* TASK
Quote verbatim everything from the line containing "Write part 4" down to the line containing "folded strip round", with both of those lines included and no others.

* AVAILABLE RECORDS

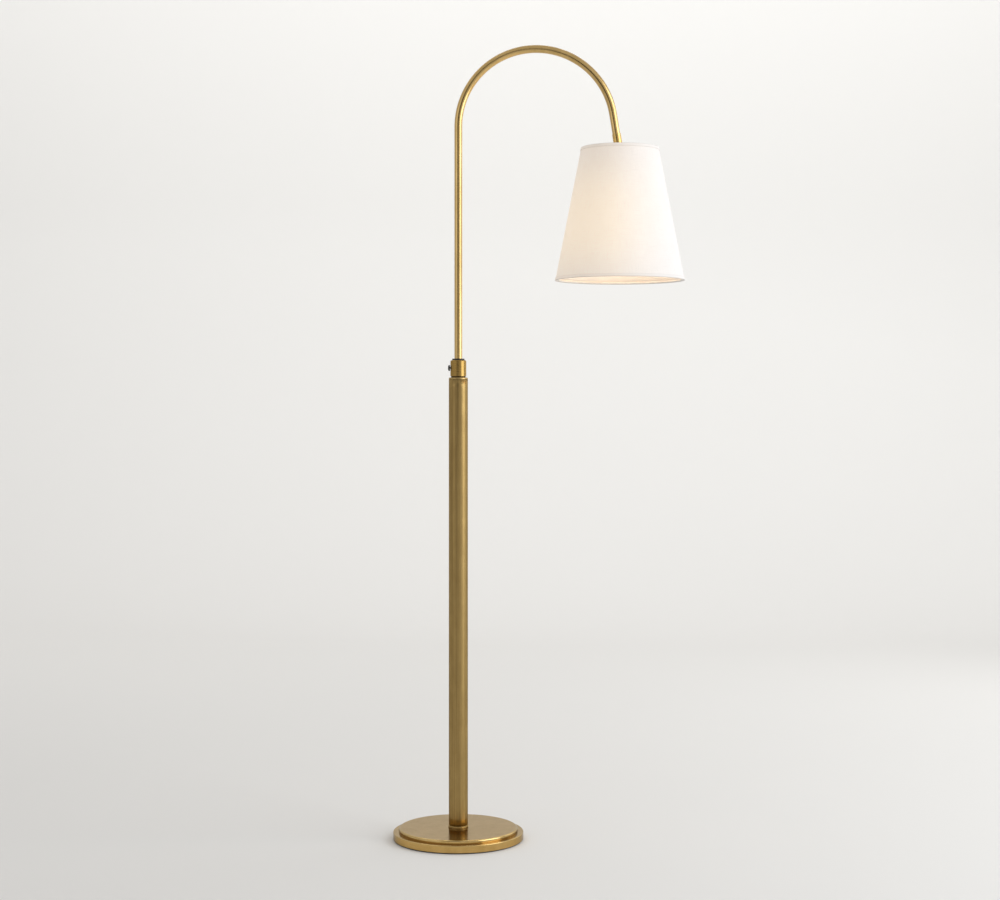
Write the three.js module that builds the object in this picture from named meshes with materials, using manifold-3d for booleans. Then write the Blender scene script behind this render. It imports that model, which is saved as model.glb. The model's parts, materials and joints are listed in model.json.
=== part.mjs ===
// Arc floor lamp: a weighted two-tier base, a column with a clamp collar, a hooked arm that turns and
// slides in the collar, and a lit head that tilts at the arm's end under a tapered fabric shade.
// Millimetres, +Z up. The origin is on the floor at the column's axis, and +X points to the shade.
import * as THREE from 'three';
import { mergeVertices } from 'three/addons/utils/BufferGeometryUtils.js';
import Module from 'manifold-3d';

// ---- Driving dimensions ----

const GAP = 0.3; // between pieces that touch, screw together or turn on each other
const MIN_FILLET = 0.4; // smallest radius left where a wall thins a rounded edge

// Base
const BASE_RADIUS = 130; // outside of the cover's lower tier
const TIER_RADIUS = 118.5; // outside of the upper tier
const BASE_HEIGHT = 24; // floor to the top of the upper tier
const TIER_RISE = 7.5; // how far the upper tier stands above the lower one
const LOWER_EDGE = 1.4; // rounding of the lower tier's rim
const TIER_BEVEL = 4; // rounding of the upper tier's rim
const GROOVE_WIDTH = 1.2; // shadow groove at the foot of the upper tier
const GROOVE_DEPTH = 0.6;
const COVER_WALL = 1.2;
const PAD_THICKNESS = 2;
const PAD_SETBACK = 2.5; // pad edge inside the cover's edge
const NUT_POCKET_RADIUS = 20; // recess in the weight's underside for the stem's nut
const NUT_POCKET_DEPTH = 14.7;
const CHANNEL_WIDTH = 6.4; // groove in the weight's underside that the lead lies in
const CHANNEL_DEPTH = 7.3;

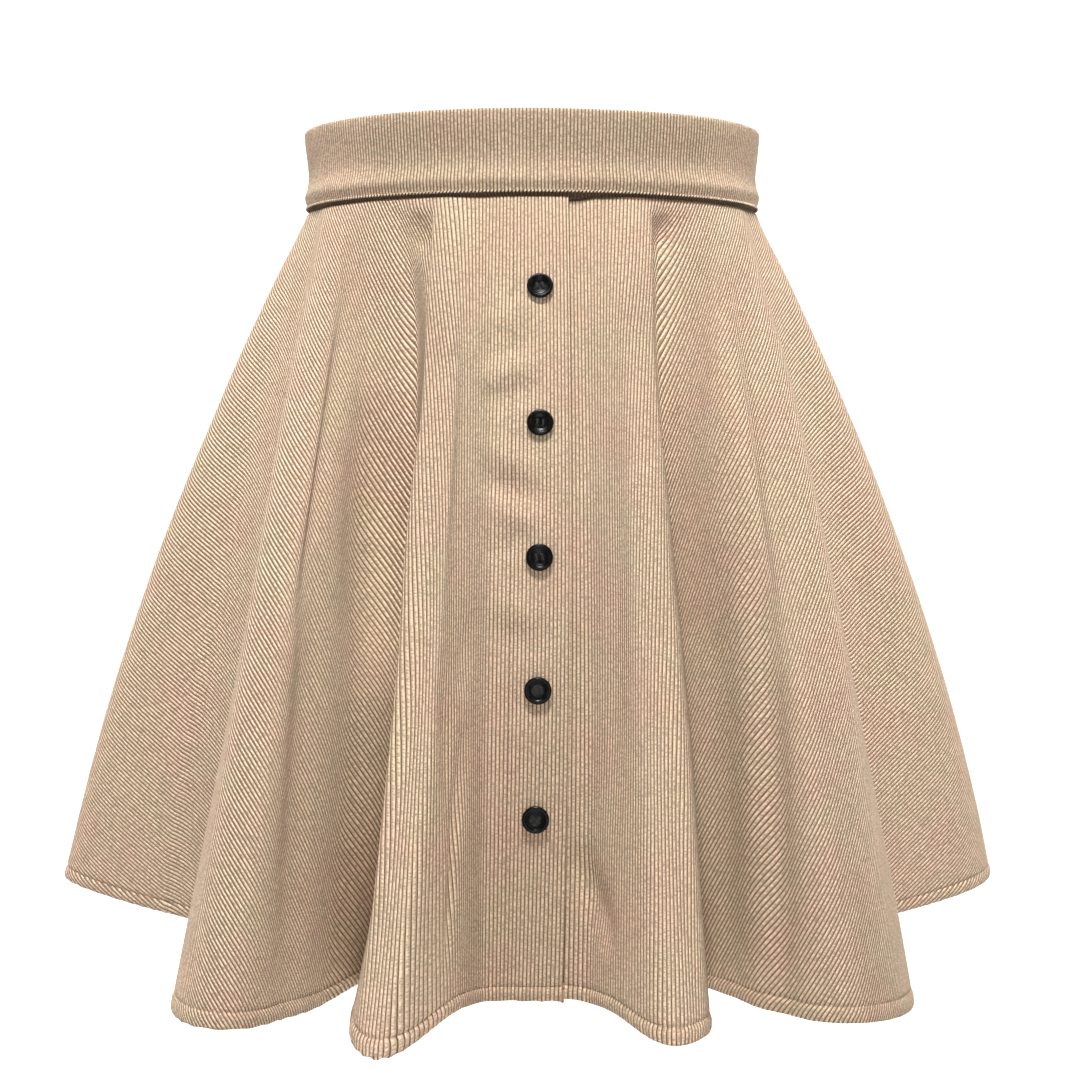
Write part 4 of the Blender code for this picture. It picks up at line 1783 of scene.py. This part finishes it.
@dataclass
class Waistband:
    """The folded strip round the waist, in two plies."""

    waist: WaistOval
    split: float = 1.2 * MM
    columns: int = 420
    section: tuple[BandPoint, ...] = (
        BandPoint(21.4, 1.5),
        BandPoint(21.3, 0.8),
        BandPoint(20.7, 0.3),
        BandPoint(19.2, 0.2),
        BandPoint(16.0, 0.35),
        BandPoint(12.5, 0.7),
        BandPoint(8.5, 1.2),
        BandPoint(4.5, 1.7),
        BandPoint(0.5, 2.1),
        BandPoint(-3.5, 2.25),
        BandPoint(-7.0, 1.95),
        BandPoint(-9.5, 1.4),
        BandPoint(-11.8, 0.75),
        BandPoint(-13.2, 0.35),
        BandPoint(-15.0, 0.45),
        BandPoint(-16.6, 0.8),
        BandPoint(-17.8, 1.1),
        BandPoint(-18.7, 1.15),
        BandPoint(-19.4, 1.1),
        BandPoint(-19.8, 1.5),
        BandPoint(-20.0, 2.2),
        BandPoint(-20.4, 2.9),
        BandPoint(-21.2, 3.2),
        BandPoint(-22.2, 3.3),
        BandPoint(-22.8, 3.6),
        BandPoint(-23.0, 4.3),
        BandPoint(-22.8, 5.0),
        BandPoint(-22.0, 5.3),
        BandPoint(-18.0, 5.2),
        BandPoint(-12.0, 4.9),
        BandPoint(-6.0, 4.8),
        BandPoint(0.0, 4.7),
        BandPoint(6.0, 4.1),
        BandPoint(12.0, 3.4),
        BandPoint(17.5, 2.9),
        BandPoint(20.6, 2.7),
        BandPoint(21.3, 2.2),
    )
    outer: int = 24
    # Painted shade: below this height the outer ply takes the dark ditch colour.
    painted_shade_below: float = -19.0
    rubbed_above: float = 20.5
    middle_inset: float = 1.6
    squeezed_above: float = 19.5
    squeezed_over: float = 1.7
    pinch: float = 0.55
    pinch_reach: float = 0.5 * MM
    plain_start: float = 2.6 * MM

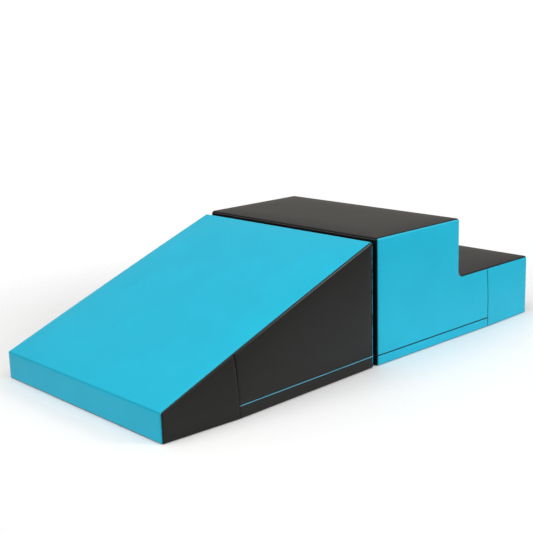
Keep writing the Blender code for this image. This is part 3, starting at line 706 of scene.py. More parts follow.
def new_piece(name, mesh, look, block, *nodes):
    """A finished piece that rides with a block and stands for CAD nodes."""
    material, slot = looks_of[look]
    piece = bpy.data.objects.new(name, mesh)
    mesh.materials.clear()
    mesh.materials.append(material)
    mesh.shade_smooth()
    looks.objects.link(piece)
    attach(piece, block.name)
    if nodes:
        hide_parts(*nodes)
    return piece


def flat_swell(share):
    """How far the mating face swells, from 0 at its ends to 1 over its flat middle."""
    outside = np.maximum(0, np.abs(share) - mating_flat_share) / (1 - mating_flat_share)
    return np.maximum(0, 1 - outside ** 2)


def on_mating_face(block, points):
    return np.abs(points[:, 0] - (block.mating_end + block.facing * edge_radius))


def crown_mating_face(block, points):
    """Swell the face that meets the other block, which is flat where the strips lie on it."""
    across = points[:, 1] / (block_width / 2 - edge_radius)
    low, high = block.bulge_height, block.mating_top
    lift = mating_crown * flat_swell(across) * flat_swell(2 * (points[:, 2] - low) / (high - low) - 1)
    lift[on_mating_face(block, points) > merge_distance] = 0
    points[:, 0] += block.facing * lift


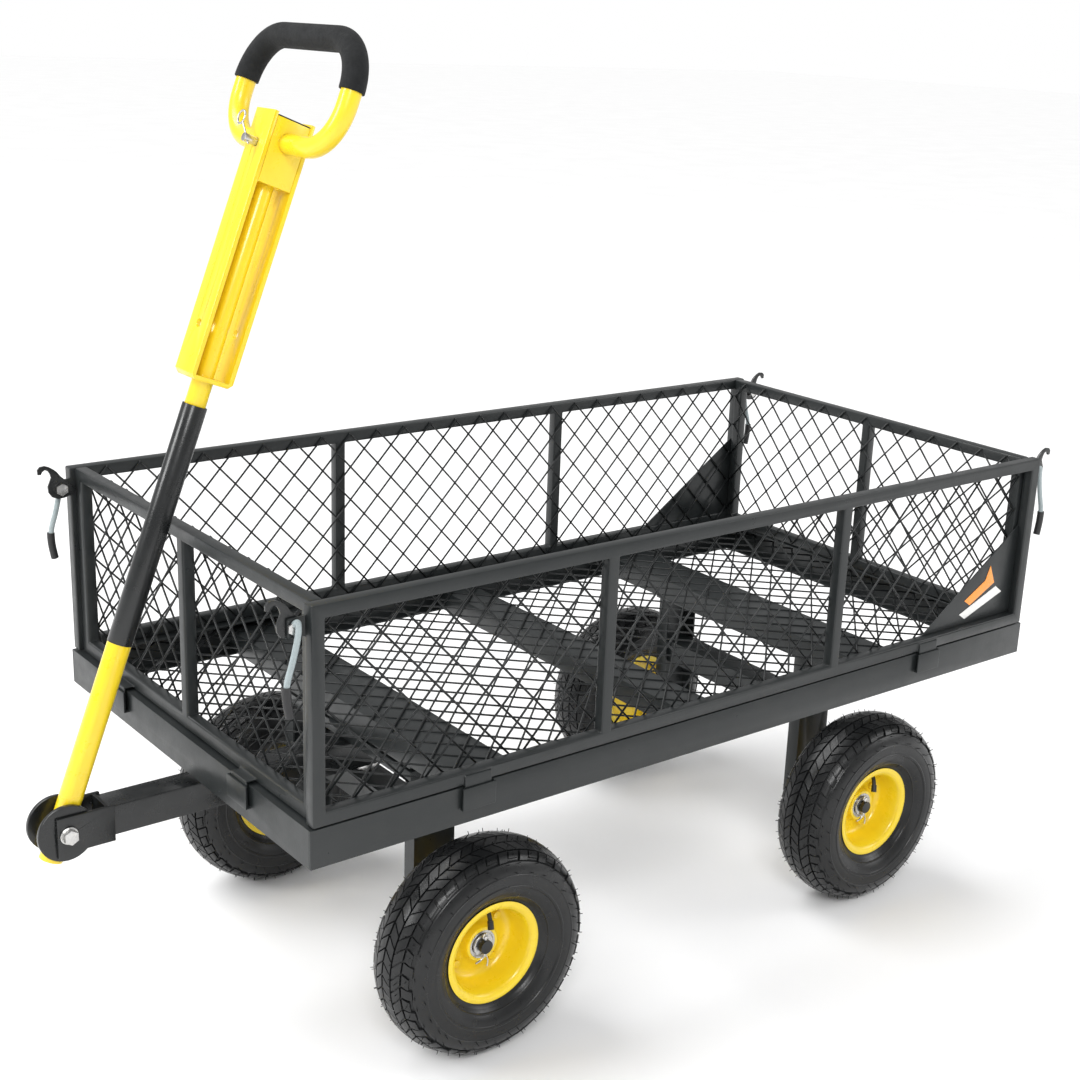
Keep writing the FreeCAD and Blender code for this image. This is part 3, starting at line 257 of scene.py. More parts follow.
def tube_along(name, points, radius, sides=16, smooth=True):
    """A round bar along points in metres, with rounded bends."""
    curve = bpy.data.curves.new(name, "CURVE")
    curve.dimensions = "3D"
    curve.bevel_depth = radius
    curve.bevel_resolution = sides // 4
    curve.use_fill_caps = True
    spline = curve.splines.new("NURBS" if smooth else "POLY")
    spline.points.add(len(points) - 1)
    for target, point in zip(spline.points, points):
        target.co = (*point, 1)
    if smooth:
        spline.order_u = 3
        spline.use_endpoint_u = True
        spline.resolution_u = 8
    holder = bpy.data.objects.new(name, curve)
    bpy.context.scene.collection.objects.link(holder)
    mesh = bpy.data.meshes.new_from_object(holder.evaluated_get(bpy.context.evaluated_depsgraph_get()))
    bpy.data.objects.remove(holder)
    for face in mesh.polygons:
        face.use_smooth = True
    return mesh


def prism(name, outline, low_y, high_y, edge=0.4):
    """An outline of (x, z) pairs given a thickness along Y, in metres, with softened edges."""
    built = bmesh.new()
    base = [built.verts.new((x, low_y, z)) for x, z in outline]
    face = built.faces.new(base)
    made = bmesh.ops.extrude_face_region(built, geom=[face])
    moved = [item for item in made["geom"] if isinstance(item, bmesh.types.BMVert)]
    bmesh.ops.translate(built, verts=moved, vec=(0, high_y - low_y, 0))
    bmesh.ops.recalc_face_normals(built, faces=built.faces)
    bmesh.ops.bevel(built, geom=built.edges[:], offset=edge * MM, segments=2, profile=0.7, affect="EDGES")
    return to_mesh(built, name)


def hexagon(name, radius, low_y, high_y):
    """A hex head or nut round the Y axis with chamfered corners."""
    outline = [(radius * math.sin(math.pi * k / 3), radius * math.cos(math.pi * k / 3)) for k in range(6)]
    return prism(name, outline, low_y, high_y, 0.5)


THREAD_PITCH = 1.25


def hex_bolt(name, spans):
    """Head, washer, shank, thread and nut along Y; spans are (kind, low, high, radius) in millimetres."""
    parts = []
    for kind, low, high, radius in spans:
        if kind == "hex":
            parts.append(hexagon(name + "_hex", radius * MM, low * MM, high * MM))
        elif kind == "washer":
            profile = [(low, radius - 0.4), (low, 1), (high, 1), (high, radius - 0.4), (high - 0.4, radius),
                       (low + 0.4, radius)]
            parts.append(lathe(name + "_washer", profile, 48))
        elif kind == "thread":
            turns = [(low, 0.5)]
            for k in range(int((high - low) / THREAD_PITCH)):
                turns += [(low + THREAD_PITCH * k, radius - 0.7), (low + THREAD_PITCH * (k + 0.5), radius)]
            turns += [(high, radius - 0.8), (high, 0.5)]
            parts.append(lathe(name + "_thread", turns, 32))
        else:
            profile = [(low, 0.5), (low, radius - 0.4), (low + 0.4, radius), (high - 0.4, radius),
                       (high, radius - 0.4), (high, 0.5)]
            parts.append(lathe(name + "_bar", profile, 40))
    return join_meshes(name, parts)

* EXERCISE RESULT
Write part 4 of the Blender code for this picture. It picks up at line 1783 of scene.py. This part finishes it.
@dataclass
class Waistband:
    """The folded strip round the waist, in two plies."""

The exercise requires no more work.